■ PROBLEM TO SOLVE ■
From the line containing "the whole width" through the line containing "import mathutils", retype each line exactly; include both end lines and nothing beyond them.

····················

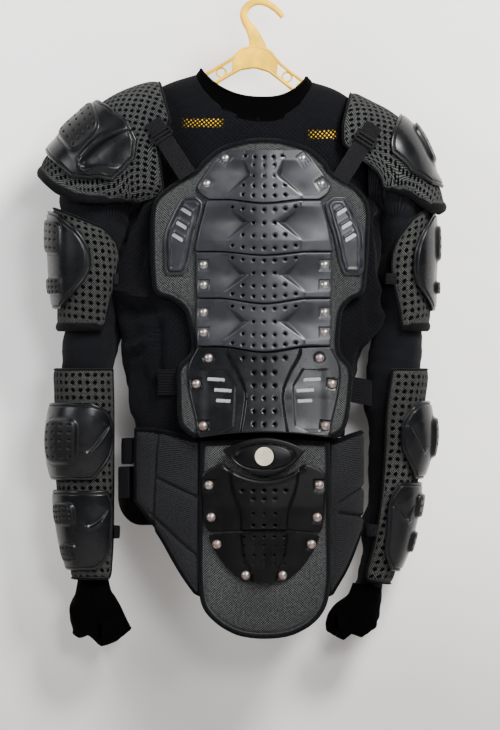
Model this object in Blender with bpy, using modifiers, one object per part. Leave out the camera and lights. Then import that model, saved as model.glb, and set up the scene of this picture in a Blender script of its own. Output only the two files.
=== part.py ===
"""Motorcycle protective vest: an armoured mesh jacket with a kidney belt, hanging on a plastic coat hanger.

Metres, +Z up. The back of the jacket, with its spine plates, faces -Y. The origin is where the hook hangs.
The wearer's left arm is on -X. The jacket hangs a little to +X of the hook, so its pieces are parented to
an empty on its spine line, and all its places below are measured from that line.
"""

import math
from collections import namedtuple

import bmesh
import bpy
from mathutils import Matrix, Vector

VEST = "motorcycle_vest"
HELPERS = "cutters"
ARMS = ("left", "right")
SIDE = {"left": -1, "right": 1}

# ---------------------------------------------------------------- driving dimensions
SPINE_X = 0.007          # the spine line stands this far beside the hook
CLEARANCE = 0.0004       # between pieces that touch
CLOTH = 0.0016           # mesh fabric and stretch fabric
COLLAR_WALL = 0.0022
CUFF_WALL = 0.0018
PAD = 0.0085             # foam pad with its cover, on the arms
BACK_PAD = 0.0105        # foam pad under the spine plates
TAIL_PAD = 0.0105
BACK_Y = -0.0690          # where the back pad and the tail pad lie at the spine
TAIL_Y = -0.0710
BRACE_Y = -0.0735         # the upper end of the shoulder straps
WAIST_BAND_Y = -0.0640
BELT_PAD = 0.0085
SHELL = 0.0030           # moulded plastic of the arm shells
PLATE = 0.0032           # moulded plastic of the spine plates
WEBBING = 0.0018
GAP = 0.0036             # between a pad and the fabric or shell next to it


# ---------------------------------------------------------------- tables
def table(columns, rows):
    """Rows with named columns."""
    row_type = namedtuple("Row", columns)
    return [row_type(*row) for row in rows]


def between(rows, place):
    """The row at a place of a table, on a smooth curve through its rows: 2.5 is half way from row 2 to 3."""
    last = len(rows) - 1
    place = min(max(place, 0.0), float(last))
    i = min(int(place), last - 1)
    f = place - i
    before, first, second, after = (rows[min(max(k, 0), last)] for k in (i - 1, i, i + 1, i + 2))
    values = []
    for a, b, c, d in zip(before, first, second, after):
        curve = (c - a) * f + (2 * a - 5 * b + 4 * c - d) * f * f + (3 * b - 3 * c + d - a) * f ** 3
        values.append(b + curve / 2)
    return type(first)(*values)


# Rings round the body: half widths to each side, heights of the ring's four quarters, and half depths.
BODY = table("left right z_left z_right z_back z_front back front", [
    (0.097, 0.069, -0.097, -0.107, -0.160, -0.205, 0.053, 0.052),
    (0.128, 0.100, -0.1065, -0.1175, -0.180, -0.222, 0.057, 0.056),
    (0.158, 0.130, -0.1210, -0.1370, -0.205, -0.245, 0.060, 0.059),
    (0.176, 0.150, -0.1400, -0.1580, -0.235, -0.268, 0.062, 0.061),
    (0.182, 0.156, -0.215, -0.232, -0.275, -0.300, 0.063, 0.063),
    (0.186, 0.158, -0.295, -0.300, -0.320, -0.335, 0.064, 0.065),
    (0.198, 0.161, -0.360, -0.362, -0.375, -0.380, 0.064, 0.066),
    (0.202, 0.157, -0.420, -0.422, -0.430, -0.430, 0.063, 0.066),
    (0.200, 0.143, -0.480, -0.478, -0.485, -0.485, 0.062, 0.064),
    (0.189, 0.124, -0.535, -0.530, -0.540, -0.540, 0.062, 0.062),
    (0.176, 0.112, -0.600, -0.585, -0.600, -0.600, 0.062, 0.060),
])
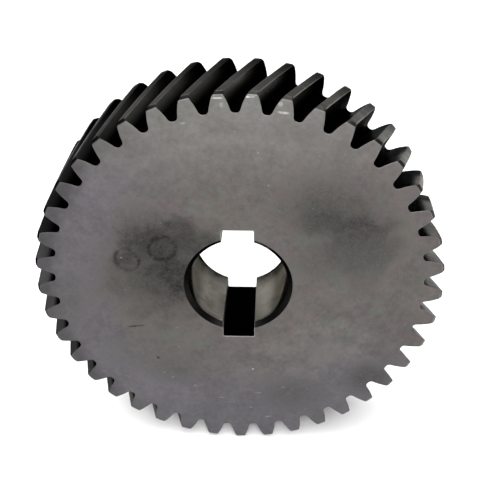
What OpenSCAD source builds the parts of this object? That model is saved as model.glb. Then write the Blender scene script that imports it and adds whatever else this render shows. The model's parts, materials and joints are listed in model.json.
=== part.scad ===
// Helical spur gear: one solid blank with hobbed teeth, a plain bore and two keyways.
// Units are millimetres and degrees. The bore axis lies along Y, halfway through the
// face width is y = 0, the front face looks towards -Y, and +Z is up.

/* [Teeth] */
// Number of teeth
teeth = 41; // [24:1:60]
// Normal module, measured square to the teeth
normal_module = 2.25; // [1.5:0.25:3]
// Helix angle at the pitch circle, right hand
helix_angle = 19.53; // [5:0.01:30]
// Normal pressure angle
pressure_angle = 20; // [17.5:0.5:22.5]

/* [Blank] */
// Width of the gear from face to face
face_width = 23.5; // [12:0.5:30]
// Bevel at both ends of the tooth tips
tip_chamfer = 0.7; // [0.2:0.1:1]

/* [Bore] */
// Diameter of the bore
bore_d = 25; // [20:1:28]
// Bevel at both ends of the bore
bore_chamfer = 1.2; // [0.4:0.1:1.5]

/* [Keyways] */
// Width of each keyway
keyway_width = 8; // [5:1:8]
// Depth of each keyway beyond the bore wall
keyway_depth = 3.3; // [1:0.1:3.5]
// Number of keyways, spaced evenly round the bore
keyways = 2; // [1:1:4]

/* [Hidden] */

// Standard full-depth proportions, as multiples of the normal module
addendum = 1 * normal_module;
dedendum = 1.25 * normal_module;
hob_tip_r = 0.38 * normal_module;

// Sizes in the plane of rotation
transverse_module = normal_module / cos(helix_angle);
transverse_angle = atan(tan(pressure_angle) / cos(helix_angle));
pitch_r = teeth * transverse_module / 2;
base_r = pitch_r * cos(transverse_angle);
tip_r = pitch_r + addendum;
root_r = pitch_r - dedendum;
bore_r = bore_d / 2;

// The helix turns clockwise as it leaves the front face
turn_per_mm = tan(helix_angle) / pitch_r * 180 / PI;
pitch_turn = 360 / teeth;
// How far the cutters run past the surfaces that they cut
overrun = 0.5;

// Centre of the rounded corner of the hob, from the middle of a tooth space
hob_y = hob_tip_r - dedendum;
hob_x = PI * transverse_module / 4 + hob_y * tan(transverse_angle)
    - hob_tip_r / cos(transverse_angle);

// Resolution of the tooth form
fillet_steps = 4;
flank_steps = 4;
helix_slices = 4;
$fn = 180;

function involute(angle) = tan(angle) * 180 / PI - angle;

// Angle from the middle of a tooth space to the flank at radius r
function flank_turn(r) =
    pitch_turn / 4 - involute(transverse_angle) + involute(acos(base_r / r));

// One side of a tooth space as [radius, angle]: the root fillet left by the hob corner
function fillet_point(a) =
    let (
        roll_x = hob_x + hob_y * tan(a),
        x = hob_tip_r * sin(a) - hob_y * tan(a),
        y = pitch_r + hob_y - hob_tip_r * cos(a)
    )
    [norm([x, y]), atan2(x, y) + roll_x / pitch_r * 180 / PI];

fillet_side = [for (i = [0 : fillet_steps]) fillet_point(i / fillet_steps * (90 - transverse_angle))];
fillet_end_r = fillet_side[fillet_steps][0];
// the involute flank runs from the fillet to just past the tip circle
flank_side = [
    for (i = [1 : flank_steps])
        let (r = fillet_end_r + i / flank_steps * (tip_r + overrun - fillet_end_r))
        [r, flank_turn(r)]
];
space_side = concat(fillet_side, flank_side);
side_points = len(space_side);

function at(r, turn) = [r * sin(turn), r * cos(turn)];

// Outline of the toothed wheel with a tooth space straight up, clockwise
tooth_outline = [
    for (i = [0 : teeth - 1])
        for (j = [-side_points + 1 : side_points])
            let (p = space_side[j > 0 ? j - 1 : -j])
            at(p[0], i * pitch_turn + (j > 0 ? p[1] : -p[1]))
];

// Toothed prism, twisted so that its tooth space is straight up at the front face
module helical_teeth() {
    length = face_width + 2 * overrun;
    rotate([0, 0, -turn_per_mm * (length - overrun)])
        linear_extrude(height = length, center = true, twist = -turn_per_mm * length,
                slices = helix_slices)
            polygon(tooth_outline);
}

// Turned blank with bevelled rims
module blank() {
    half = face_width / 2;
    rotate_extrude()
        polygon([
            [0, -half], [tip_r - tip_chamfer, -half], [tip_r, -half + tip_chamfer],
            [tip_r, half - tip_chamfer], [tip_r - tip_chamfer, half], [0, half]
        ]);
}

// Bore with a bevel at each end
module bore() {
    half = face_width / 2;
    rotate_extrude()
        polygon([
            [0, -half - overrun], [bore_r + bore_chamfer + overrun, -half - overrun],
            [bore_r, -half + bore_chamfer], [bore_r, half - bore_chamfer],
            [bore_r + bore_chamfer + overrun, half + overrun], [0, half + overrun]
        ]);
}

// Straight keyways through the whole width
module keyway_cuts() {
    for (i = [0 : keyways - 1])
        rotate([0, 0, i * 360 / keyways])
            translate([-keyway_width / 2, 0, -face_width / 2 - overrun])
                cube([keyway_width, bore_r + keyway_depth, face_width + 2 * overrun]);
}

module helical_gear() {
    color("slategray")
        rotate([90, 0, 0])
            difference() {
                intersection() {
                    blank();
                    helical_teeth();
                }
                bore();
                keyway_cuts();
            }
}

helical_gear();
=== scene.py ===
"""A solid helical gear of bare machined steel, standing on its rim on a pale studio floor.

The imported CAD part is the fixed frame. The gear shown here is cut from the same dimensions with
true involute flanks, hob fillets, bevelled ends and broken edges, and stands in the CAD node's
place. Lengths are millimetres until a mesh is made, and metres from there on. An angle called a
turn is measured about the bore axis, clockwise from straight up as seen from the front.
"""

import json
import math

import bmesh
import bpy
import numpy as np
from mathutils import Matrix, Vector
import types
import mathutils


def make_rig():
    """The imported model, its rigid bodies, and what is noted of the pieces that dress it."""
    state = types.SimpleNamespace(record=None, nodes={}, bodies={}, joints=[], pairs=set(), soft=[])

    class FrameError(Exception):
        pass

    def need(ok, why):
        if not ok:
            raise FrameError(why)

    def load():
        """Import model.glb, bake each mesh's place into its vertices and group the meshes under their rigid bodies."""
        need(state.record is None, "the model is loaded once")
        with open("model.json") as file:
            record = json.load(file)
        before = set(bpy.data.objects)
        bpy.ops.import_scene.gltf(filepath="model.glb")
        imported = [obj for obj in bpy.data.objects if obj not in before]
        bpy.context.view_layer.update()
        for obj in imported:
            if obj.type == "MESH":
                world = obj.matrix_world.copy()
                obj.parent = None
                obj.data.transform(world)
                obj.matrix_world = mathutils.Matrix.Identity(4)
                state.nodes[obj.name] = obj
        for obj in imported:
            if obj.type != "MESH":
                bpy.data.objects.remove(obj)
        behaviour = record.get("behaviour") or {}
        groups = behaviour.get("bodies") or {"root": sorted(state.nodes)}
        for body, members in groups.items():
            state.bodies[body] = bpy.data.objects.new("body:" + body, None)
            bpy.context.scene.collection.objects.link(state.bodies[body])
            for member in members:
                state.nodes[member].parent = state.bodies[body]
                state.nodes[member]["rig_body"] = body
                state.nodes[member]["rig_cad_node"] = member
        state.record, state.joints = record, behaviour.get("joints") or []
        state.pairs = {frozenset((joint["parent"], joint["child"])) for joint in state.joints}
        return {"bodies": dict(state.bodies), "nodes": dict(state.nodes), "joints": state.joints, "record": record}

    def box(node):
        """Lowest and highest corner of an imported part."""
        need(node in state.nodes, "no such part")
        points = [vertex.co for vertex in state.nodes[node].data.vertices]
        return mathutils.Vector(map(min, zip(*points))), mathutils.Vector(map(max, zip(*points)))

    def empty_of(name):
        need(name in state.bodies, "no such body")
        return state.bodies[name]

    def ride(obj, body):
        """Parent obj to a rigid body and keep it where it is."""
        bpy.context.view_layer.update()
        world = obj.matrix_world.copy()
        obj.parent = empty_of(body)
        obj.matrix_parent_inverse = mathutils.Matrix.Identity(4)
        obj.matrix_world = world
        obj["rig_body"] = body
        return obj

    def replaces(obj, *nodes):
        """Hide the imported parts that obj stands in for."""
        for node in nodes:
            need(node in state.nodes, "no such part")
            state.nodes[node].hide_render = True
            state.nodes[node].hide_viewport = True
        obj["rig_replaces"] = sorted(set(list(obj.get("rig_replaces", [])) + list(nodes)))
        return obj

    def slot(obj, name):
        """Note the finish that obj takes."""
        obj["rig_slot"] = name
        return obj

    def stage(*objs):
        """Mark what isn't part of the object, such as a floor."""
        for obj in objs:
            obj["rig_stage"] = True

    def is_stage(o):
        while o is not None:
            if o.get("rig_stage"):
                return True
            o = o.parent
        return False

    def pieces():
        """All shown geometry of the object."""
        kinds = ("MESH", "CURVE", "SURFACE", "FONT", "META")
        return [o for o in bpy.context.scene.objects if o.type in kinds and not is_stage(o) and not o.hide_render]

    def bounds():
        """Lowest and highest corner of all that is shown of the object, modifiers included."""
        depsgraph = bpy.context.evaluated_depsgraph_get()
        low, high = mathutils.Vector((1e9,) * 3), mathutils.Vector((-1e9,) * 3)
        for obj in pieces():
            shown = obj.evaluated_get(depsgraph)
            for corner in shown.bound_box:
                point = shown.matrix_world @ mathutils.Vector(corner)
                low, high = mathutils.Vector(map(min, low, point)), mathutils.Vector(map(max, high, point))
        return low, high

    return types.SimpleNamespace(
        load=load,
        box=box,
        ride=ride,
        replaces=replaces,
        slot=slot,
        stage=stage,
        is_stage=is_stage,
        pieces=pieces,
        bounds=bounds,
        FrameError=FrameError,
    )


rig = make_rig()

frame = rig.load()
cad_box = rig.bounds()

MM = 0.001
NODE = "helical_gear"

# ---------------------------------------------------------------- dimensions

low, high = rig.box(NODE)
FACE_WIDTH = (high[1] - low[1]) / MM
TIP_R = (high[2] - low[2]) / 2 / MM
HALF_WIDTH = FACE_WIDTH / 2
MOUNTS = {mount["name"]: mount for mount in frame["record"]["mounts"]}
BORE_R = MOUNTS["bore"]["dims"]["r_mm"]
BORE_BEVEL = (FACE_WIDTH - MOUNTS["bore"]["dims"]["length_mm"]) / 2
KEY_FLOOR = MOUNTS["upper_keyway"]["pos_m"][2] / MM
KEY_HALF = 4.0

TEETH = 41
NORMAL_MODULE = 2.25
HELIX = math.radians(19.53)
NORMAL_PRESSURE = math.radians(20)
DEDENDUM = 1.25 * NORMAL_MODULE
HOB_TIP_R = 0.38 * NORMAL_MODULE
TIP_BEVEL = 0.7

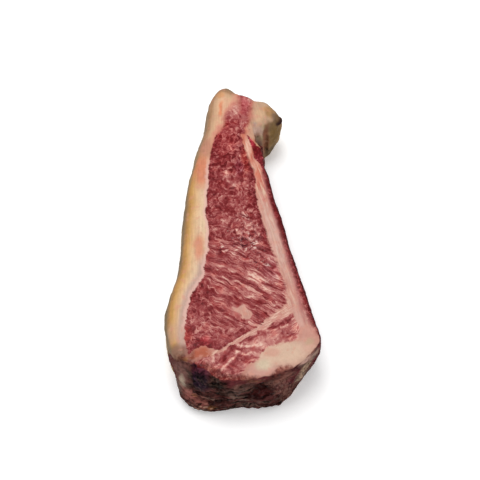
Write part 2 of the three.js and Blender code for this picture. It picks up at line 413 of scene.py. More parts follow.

····················

■ EXERCISE OUTPUT ■
// Straight keyways through the whole width
module keyway_cuts() {
    for (i = [0 : keyways - 1])
        rotate([0, 0, i * 360 / keyways])
            translate([-keyway_width / 2, 0, -face_width / 2 - overrun])
                cube([keyway_width, bore_r + keyway_depth, face_width + 2 * overrun]);
}

module helical_gear() {
    color("slategray")
        rotate([90, 0, 0])
            difference() {
                intersection() {
                    blank();
                    helical_teeth();
                }
                bore();
                keyway_cuts();
            }
}

helical_gear();
=== scene.py ===
"""A solid helical gear of bare machined steel, standing on its rim on a pale studio floor.

The imported CAD part is the fixed frame. The gear shown here is cut from the same dimensions with
true involute flanks, hob fillets, bevelled ends and broken edges, and stands in the CAD node's
place. Lengths are millimetres until a mesh is made, and metres from there on. An angle called a
turn is measured about the bore axis, clockwise from straight up as seen from the front.
"""

import json
import math

import bmesh
import bpy
import numpy as np
from mathutils import Matrix, Vector
import types
import mathutils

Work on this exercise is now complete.